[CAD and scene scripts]
______________________________

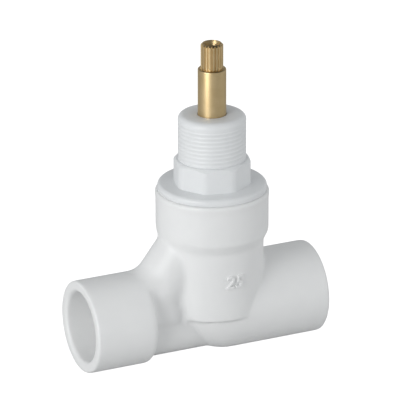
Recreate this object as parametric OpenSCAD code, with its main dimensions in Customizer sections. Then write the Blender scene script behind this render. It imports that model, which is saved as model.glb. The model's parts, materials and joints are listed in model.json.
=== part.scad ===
// Concealed stop valve with two solvent-weld sockets and a rising brass spindle.
// The pipe line crosses the spindle's axis at the origin: +X out of the inlet, +Z up the spindle.

/* [Sockets and pipe line] */
// Outer diameter of each pipe socket
socket_d = 33; // [31:0.5:36]
// Bore of each socket, the outside of the pipe that is cemented in
pipe_d = 25; // [20:0.5:26]
// Depth of the socket bore down to its stop
socket_depth = 18.5; // [14:0.5:20]
// Distance from the spindle axis to the mouth of the inlet socket
inlet_reach = 38.8; // [37:0.2:50]
// Distance from the spindle axis to the mouth of the outlet socket
outlet_reach = 51.3; // [49:0.2:60]
// Length of the thick hub round the outlet socket
outlet_hub_l = 23.3; // [21:0.1:25]
// Lead-in chamfer at the mouth of each bore
mouth_chamfer = 0.8; // [0.3:0.1:1.5]
// Rounding of the outer edge at each mouth
mouth_round = 0.6; // [0.2:0.1:1]
// Rounding of the inner shoulder of the outlet hub
hub_round = 2; // [1:0.1:3]
// Diameter of the waterway past the socket stops
waterway_d = 20; // [16:0.5:21]
// Wall at the blind end of the outlet waterway
outlet_wall = 2; // [1.5:0.1:4]

/* [Under the seat] */
// Radius of the bend line of the elbow that turns up to the seat
elbow_bend = 4.5; // [3.5:0.1:6]
// Diameter of the rib between the outlet hub and the elbow
rib_d = 20; // [16:0.5:22]
// Depth of the rib's centre line under the pipe line
rib_drop = 5.1; // [4:0.1:6]

/* [Barrel and slanted passage] */
// Diameter of the barrel at its foot
barrel_d = 35.5; // [34.5:0.1:37]
// Growth in diameter from the barrel's foot to the collar
barrel_growth = 1.1; // [0:0.1:1.5]
// Height of the barrel's flat foot, against the pipe line
ledge_z = -0.4; // [-1:0.1:0.5]
// Bore of the barrel chamber
chamber_d = 28; // [26:0.5:29]
// Outer diameter of the slanted passage
slant_d = 19.6; // [18:0.2:21]
// Bore of the slanted passage
slant_bore_d = 13; // [10:0.5:14]
// Slope of the slanted passage over the pipe line, in degrees
slant_angle = 52.2; // [48:0.2:56]
// Distance from the spindle axis to where the slanted axis meets the pipe line
slant_foot = 28.9; // [27:0.1:31]
// Length of the run-out under the slanted passage
slant_heel_l = 12; // [8:0.5:14]
// Fillet between the slanted passage and the barrel
slant_fillet = 2.6; // [1.5:0.1:3.5]
// Fillet over the crest of the outlet hub
hub_fillet = 7; // [4:0.5:9]
// Fillet between the barrel and the inlet pipe
inlet_fillet = 2; // [1:0.1:3]

/* [Seat] */
// Height of the seat's rim
seat_z = 13; // [12:0.1:14]
// Bore of the seat
seat_bore_d = 15; // [12:0.5:17]
// Width of the seat's raised rim
seat_rim_w = 1.6; // [1:0.1:2.5]
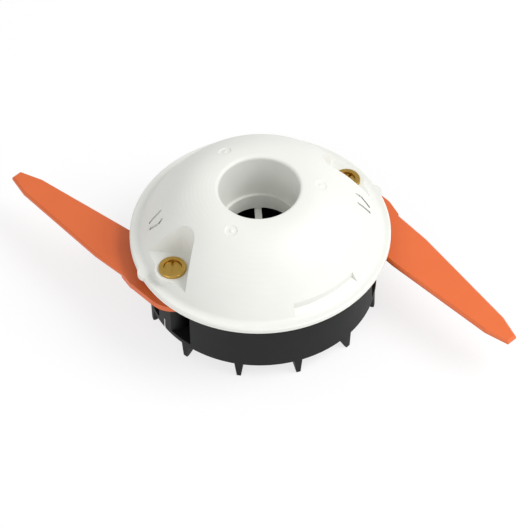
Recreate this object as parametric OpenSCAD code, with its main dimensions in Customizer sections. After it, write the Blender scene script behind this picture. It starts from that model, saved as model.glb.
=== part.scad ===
// Two-blade cutting head for a string trimmer, in millimetres.
// The head turns about Z and stands on its fin tips at z = 0.
// +X runs through the first blade pivot, and the second pivot is half a turn round.

/* [Cover] */
// Diameter over the cover's rim
cover_d = 124; // [122:1:140]
// Thickness of the flat rim
rim_t = 2.5; // [1.8:0.1:3.2]
// Width of the flat rim outside the crown's foot
rim_w = 4.3; // [3:0.1:5]
// Height of the crown above the underside of the rim
crown_h = 33.6; // [31:0.1:38]
// Fullness of the crown: higher is flatter on top and steeper at the foot
crown_power = 2.3; // [2.1:0.05:2.6]
// Thickness of the cover's wall
cover_wall = 2.4; // [1.8:0.1:2.8]
// Width of the label step in the crown's foot, measured round the head in degrees
label_angle = 36.5; // [20:0.5:50]

/* [Bore] */
// Diameter of the bore that goes over the trimmer's gearbox neck
neck_d = 38.4; // [36:0.1:40]
// Depth of the bore from the top of the crown to its ledge
neck_depth = 25.4; // [20:0.1:27]
// Width of the ledge
neck_ledge = 1.5; // [1:0.1:2]
// Rounding of the bore's mouth
lip_r = 1.6; // [1:0.1:2.2]
// Number of spokes between the bore's wall and the drive boss
spokes = 6; // [4:1:8]
// Thickness of each spoke
spoke_w = 3.3; // [2:0.1:4]

/* [Base] */
// Diameter of the base's wall
base_d = 110; // [106:1:112]
// Height of the base from the underside of its floor to the cover's rim
base_h = 31.2; // [30:0.1:38]
// Thickness of the base's wall
base_wall = 2.6; // [2:0.1:3]
// Thickness of the base's floor
floor_t = 2.5; // [2:0.1:3.5]
// Number of fins under the floor
fins = 12; // [8:1:16]
// Height of each fin below the floor
fin_h = 8.8; // [6:0.1:12]
// Slope of a fin's lower edge, in degrees from the floor
fin_slope = 35; // [30:1:50]
// How far a blade window opens ahead of its pivot, in degrees
window_lead = 18.8; // [16:0.1:22]
// How far a blade window opens behind its pivot, in degrees
window_trail = 50; // [46:0.5:56]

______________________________

Short problem
Copy out only the lines above from the one with "model, saved as model.glb." to the one with "a turn round.", inclusive, exactly as they stand.

Result for this task
Recreate this object as parametric OpenSCAD code, with its main dimensions in Customizer sections. After it, write the Blender scene script behind this picture. It starts from that model, saved as model.glb.
=== part.scad ===
// Two-blade cutting head for a string trimmer, in millimetres.
// The head turns about Z and stands on its fin tips at z = 0.
// +X runs through the first blade pivot, and the second pivot is half a turn round.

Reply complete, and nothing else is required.